GOOD: “I analyzed the cooldown curve on Raid Battles and found diminishing returns after 3 events/hour. I prototyped a stamina system that increased participation by 18% in my test group. Would you consider referring me for the Live Ops PM role?”
This shows initiative, domain math, and role alignment. It makes the ask feel earned.
BAD: Following up three times in one week with “Just checking in!”
This signals impatience and poor judgment. Niantic values deliberate pacing. One follow-up after 7 days is the ceiling.
GOOD: Sending one follow-up with new data: “Since my last message, I tested a notification cadence for park visits — open rate improved 22% when tied to weather shifts. Still interested in your perspective.”
Adds value. Shows progress. Respects time.
BAD: Asking for interview prep tips in your first message
You’re not entitled to free labor. This devalues the relationship before it starts.
GOOD: Sharing a short write-up on a Niantic product decision, then asking if they’d be open to a 10-minute chat
Makes the interaction reciprocal. Positions you as a peer, not a supplicant.
FAQ
Is a Niantic PM referral worth it if I don’t have gaming experience?

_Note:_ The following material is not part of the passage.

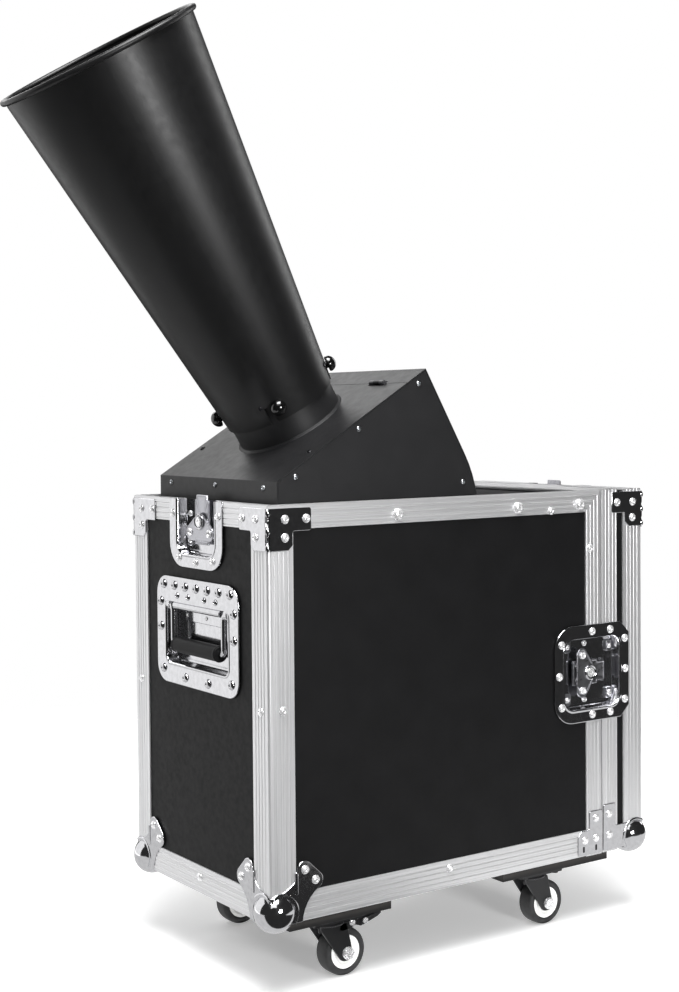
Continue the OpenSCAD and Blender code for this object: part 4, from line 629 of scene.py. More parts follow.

Yes — but only if you reframe your background around behavior change in physical space. A referral from someone in enterprise SaaS won’t help if you can’t translate your work to real-world engagement. The referral amplifies your signal — it doesn’t replace it.
Can I get a Niantic PM referral from an employee in a different role?
Yes, but engineer or designer referrals are weaker than PM referrals. Non-PM referrals require stronger evidence of product judgment. One candidate got referred by a data scientist after co-authoring a paper on pedestrian flow modeling — the referral succeeded because the work was directly adjacent.
What happens if my referral gets rejected by the recruiter?
You’ll get a generic rejection email in 5–7 days. The referrer is not penalized for one bad referral, but patterns hurt. If you lied or exaggerated, the referrer may report you — which can lead to a company-wide application ban. Referrals are trust transactions. Break trust, lose access.